Data is great. Our ability to collect metrics on human activity gives us insight into patterns of behavior and that allows us to adjust our strategies accordingly. But our dependence on analytics can be misplaced. Or at least that’s what a Florida librarian says.
George Dore, a librarian in Orlando, Florida was suspended from his position as branch manager after an investigation revealed that he had created a fake identity to borrow library books that were falling out of fashion. His creation, the fictional Charles Finley, was given a career (ballplayer), a drivers license number, an address and a voracious appetite for reading. He was also endowed with a wide-ranging taste in literature.

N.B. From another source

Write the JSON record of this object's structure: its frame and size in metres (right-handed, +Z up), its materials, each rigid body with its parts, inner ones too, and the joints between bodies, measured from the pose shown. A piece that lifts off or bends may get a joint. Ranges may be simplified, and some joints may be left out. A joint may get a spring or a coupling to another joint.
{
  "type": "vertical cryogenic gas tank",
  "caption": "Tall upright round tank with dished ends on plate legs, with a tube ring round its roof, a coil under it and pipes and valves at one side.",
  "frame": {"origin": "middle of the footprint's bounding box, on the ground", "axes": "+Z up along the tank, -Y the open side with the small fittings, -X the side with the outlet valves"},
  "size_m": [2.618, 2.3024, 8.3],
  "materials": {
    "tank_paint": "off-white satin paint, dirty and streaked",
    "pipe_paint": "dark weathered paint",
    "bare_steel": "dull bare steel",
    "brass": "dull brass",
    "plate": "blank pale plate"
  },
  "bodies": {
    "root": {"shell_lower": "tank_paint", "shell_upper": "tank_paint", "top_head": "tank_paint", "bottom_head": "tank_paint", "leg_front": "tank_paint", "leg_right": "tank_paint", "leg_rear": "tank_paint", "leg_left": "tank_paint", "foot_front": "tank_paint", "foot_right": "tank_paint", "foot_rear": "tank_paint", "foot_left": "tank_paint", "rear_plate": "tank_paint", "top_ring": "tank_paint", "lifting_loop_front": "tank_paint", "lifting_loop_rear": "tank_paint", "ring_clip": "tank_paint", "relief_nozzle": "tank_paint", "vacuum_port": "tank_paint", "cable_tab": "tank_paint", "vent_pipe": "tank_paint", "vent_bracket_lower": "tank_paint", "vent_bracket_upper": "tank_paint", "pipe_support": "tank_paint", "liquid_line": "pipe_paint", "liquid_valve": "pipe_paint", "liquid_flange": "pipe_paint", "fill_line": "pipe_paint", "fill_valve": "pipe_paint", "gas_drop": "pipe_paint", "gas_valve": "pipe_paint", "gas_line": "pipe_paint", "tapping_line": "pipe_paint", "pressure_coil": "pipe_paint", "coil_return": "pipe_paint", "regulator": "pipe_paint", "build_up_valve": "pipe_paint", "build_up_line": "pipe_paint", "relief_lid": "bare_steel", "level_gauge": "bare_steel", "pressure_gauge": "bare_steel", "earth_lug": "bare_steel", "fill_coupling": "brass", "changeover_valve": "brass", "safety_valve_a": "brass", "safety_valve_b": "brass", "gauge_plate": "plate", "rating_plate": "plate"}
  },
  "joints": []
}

Basically, Dore was gaming the system. Finley’s reading marathon was engineered to inflate the library’s data, tricking its algorithm by creating the appearance of popularity for books that were not being borrowed much. (Culling books that have not been read for a long time is a common practice at libraries.)
Finley borrowed more than 2,300 books over the course of 2015, increasing circulation at East Lake County branch by 3.9%. He was also a super-fast reader, checking books in and out within an hour. Nine months into Finley’s reading marathon, his speed-reading led to suspicion and an investigation, which began in November 2015.

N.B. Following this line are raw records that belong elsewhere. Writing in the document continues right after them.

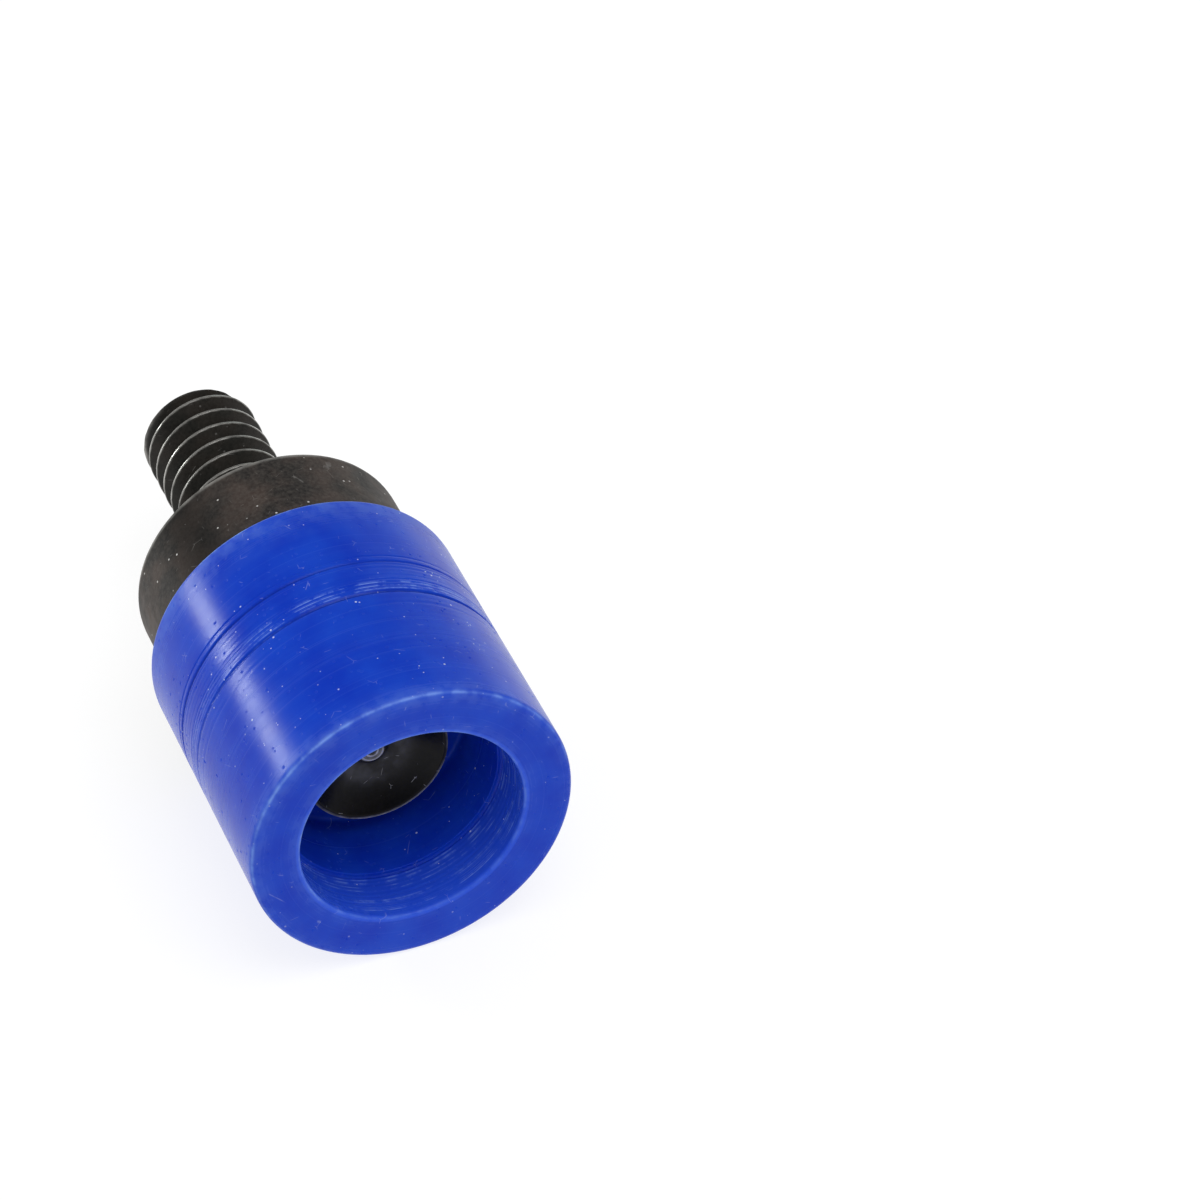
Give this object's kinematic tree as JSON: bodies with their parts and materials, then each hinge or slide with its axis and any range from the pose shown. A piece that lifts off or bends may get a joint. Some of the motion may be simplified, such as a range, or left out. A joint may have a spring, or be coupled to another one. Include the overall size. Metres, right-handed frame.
{
  "type": "snap button die",
  "caption": "Hand-press upper die for snap buttons: black threaded steel body and collar, dished punch, and a sprung blue nylon guide sleeve round it.",
  "frame": {"origin": "centre of the sleeve's mouth face, which is the foot of the die as it stands on its mouth", "axes": "+Z along the die axis from the mouth towards the thread, as the die hangs in the press"},
  "size_m": [0.017, 0.017, 0.0345],
  "materials": {
    "blackened_steel": "turned steel, black oxide, satin",
    "punch_steel": "hardened steel, blackened and polished in the dish",
    "spring_steel": "flat die-spring wire",
    "blue_nylon": "turned nylon rod, satin with fine lathe marks"
  },
  "bodies": {
    "die": {"threaded_body": "blackened_steel", "punch": "punch_steel"},
    "spring": {"return_spring": "spring_steel"},
    "sleeve": {"guide_sleeve": "blue_nylon"}
  },
  "joints": [
    {"name": "sleeve_spin", "type": "hinge", "parent": "die", "child": "spring", "pos_m": [0, 0, 0.014], "axis": [0, 0, 1], "continuous": true},
    {"name": "sleeve_slide", "type": "slide", "parent": "spring", "child": "sleeve", "axis": [0, 0, 1], "range_m": [0, 0.0045], "stiffness_N_per_m": 1150, "springref_m": -0.0022, "deforming": ["return_spring"]}
  ]
}
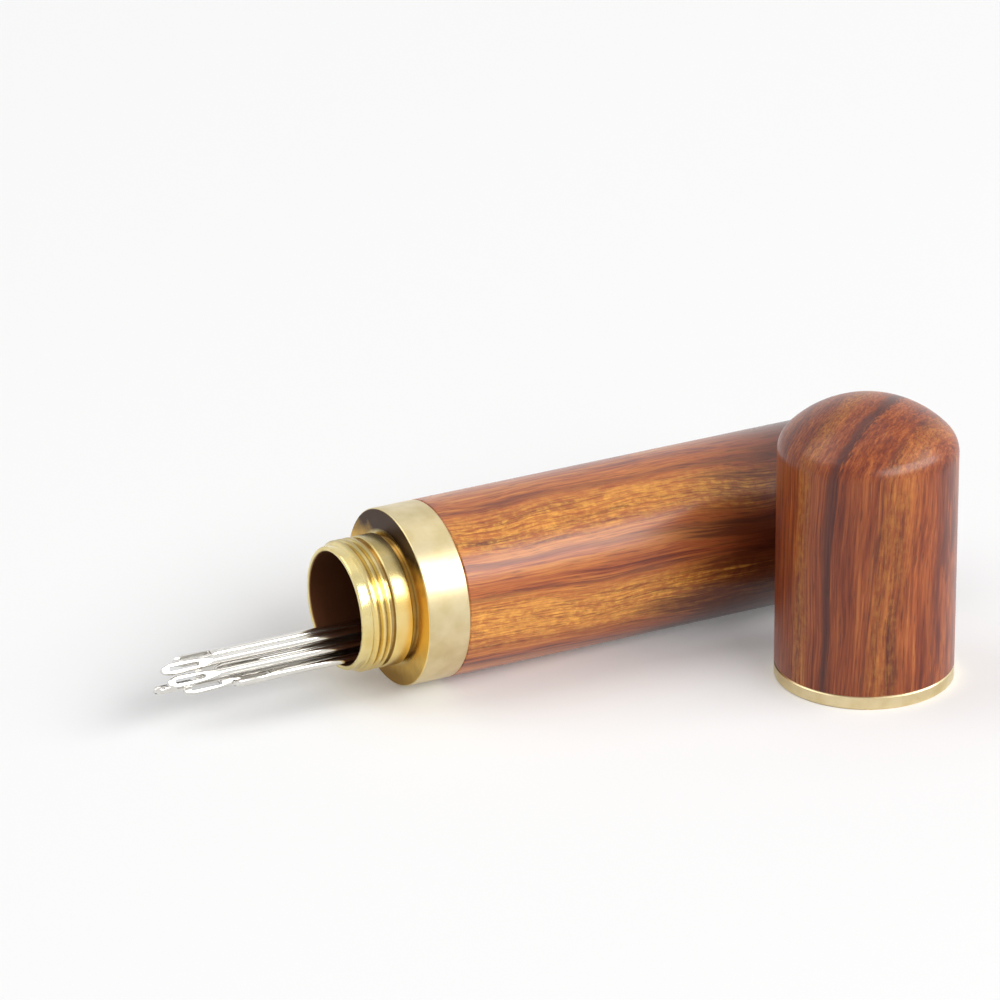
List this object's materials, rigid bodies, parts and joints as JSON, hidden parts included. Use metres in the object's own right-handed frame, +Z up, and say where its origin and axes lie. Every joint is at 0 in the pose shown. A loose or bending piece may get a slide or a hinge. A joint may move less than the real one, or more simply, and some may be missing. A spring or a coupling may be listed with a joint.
{
  "type": "needle case",
  "caption": "Turned wooden needle tube with a brass screw neck, its domed screw cap standing beside it and long-eyed sewing needles sliding out of the mouth.",
  "frame": {"origin": "bottom centre of the open case and its standing cap, on the surface that they rest on", "axes": "+X along the barrel from the mouth to the closed end, +Y from the cap towards the barrel, +Z up"},
  "size_m": [0.0792, 0.0384, 0.0294],
  "materials": {
    "rosewood": "turned and oiled rosewood, satin",
    "brass": "turned brass, satin outside and polished on the neck",
    "needle_steel": "nickel-plated steel, polished"
  },
  "bodies": {
    "barrel": {"barrel_wood": "rosewood", "threaded_neck": "brass"},
    "cap": {"cap_wood": "rosewood", "cap_insert": "brass"},
    "needle_1": {"needle_1": "needle_steel"},
    "needle_2": {"needle_2": "needle_steel"},
    "needle_3": {"needle_3": "needle_steel"},
    "needle_4": {"needle_4": "needle_steel"},
    "needle_5": {"needle_5": "needle_steel"},
    "needle_6": {"needle_6": "needle_steel"},
    "needle_7": {"needle_7": "needle_steel"},
    "needle_8": {"needle_8": "needle_steel"},
    "needle_9": {"needle_9": "needle_steel"}
  },
  "joints": [
    {"name": "cap_lift", "type": "slide", "parent": "barrel", "child": "cap", "axis": [0, 0, 1], "range_m": [0, 0.05]},
    {"name": "needle_1_slide", "type": "slide", "parent": "barrel", "child": "needle_1", "axis": [-1, 0, 0], "range_m": [-0.0168, 0.0398]},
    {"name": "needle_2_slide", "type": "slide", "parent": "barrel", "child": "needle_2", "axis": [-1, 0, 0], "range_m": [-0.0216, 0.035]},
    {"name": "needle_3_slide", "type": "slide", "parent": "barrel", "child": "needle_3", "axis": [-1, 0, 0], "range_m": [-0.0202, 0.0364]},
    {"name": "needle_4_slide", "type": "slide", "parent": "barrel", "child": "needle_4", "axis": [-1, 0, 0], "range_m": [-0.0232, 0.0334]},
    {"name": "needle_5_slide", "type": "slide", "parent": "barrel", "child": "needle_5", "axis": [-1, 0, 0], "range_m": [-0.0196, 0.037]},
    {"name": "needle_6_slide", "type": "slide", "parent": "barrel", "child": "needle_6", "axis": [-1, 0, 0], "range_m": [-0.018, 0.0386]},
    {"name": "needle_7_slide", "type": "slide", "parent": "barrel", "child": "needle_7", "axis": [-1, 0, 0], "range_m": [-0.0194, 0.0372]},
    {"name": "needle_8_slide", "type": "slide", "parent": "barrel", "child": "needle_8", "axis": [-1, 0, 0], "range_m": [-0.024, 0.0326]},
    {"name": "needle_9_slide", "type": "slide", "parent": "barrel", "child": "needle_9", "axis": [-1, 0, 0], "range_m": [-0.0181, 0.0385]}
  ]
}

The notion of rebel bibliophiles breaking the law to save books is undeniably charming to book lovers. But actually, the librarian is alleged to have committed fraud and authorities in Florida are not impressed. The inspector general’s report on Dore states that creation of a fake library card “amounts to the creation of a false public record.”
Dore was recommended for termination and put on administrative leave pending the outcome of the investigation. He says he was just trying to save the library time and money, as books that are not borrowed are deemed irrelevant by the software that the local library system uses to track circulation and taken off the shelves. Then they are often repurchased again later.

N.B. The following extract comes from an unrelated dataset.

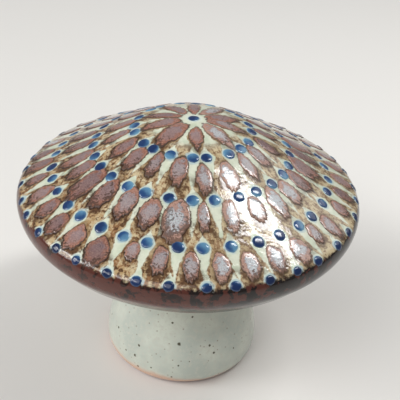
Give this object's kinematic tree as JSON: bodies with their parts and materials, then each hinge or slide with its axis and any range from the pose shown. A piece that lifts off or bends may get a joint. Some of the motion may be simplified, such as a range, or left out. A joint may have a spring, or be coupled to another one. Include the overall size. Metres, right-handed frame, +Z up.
{
  "type": "ceramic mushroom ornament",
  "caption": "Wheel-thrown stoneware mushroom: a domed cap with an in-turned rim and rings of raised slip beads lifts off a hollow flared stem.",
  "frame": {"origin": "middle of the foot, on the plane that the foot ring rests on", "axes": "+Z up along the axis of the stem and cap, -Y towards the side that the picture shows"},
  "size_m": [0.18, 0.18, 0.1459],
  "materials": {
    "pale_glaze": "semi-gloss pale grey glaze with iron specks",
    "brown_glaze": "glossy rust-brown petals over a cream ground",
    "bare_clay": "unglazed stoneware",
    "cobalt_slip": "glossy cobalt"
  },
  "bodies": {
    "stem": {"stem": "pale_glaze"},
    "cap": {"cap_shell": "brown_glaze", "cap_collar": "bare_clay", "crown_bead": "cobalt_slip", "bead_ring_1": "cobalt_slip", "bead_ring_2": "cobalt_slip", "bead_ring_3": "cobalt_slip", "bead_ring_4": "cobalt_slip"}
  },
  "joints": [
    {"name": "cap_lift", "type": "slide", "parent": "stem", "child": "cap", "axis": [0, 0, 1], "range_m": [0, 0.06]}
  ]
}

But there are several twists to this story. Circulation can influence annual funding. Nine city-run libraries in Lake country receive nearly $1 million based on circulation. Chuck Finley’s prolific reading not only made East Lake Country library books seem more popular, it cast doubt on whether other libraries were involved in similar book-checkout schemes. A county-wide audit is underway.
Jeff Cole, director of the Lake County Public Resources Department that oversees library services, wouldn’t comment on whether other libraries were involved but he told the Orlando Sentinel, “I think we’d have to evaluate it if the [allegations] bear out.”
Meanwhile, Dore’s library was not among the nine receiving money from the County so funding was not an incentive. He says his aim was actually to save the library money in the long run, by not having to repurchase books which often go in and out of fashion with readers. One of Finley’s choices, for instance, was John Steinbeck’s “Cannery Row.”
If Dore is to be believed, he’s not the only renegade librarian fighting the algorithms. His colleague, library assistant Scott Amey, who helped dream up their fictional reader was reprimanded for being part of the scheme. And Dore told investigators that gaming the system with “dummy cards” is common, noting, “There was a lot of bad blood between the libraries because of money wars.”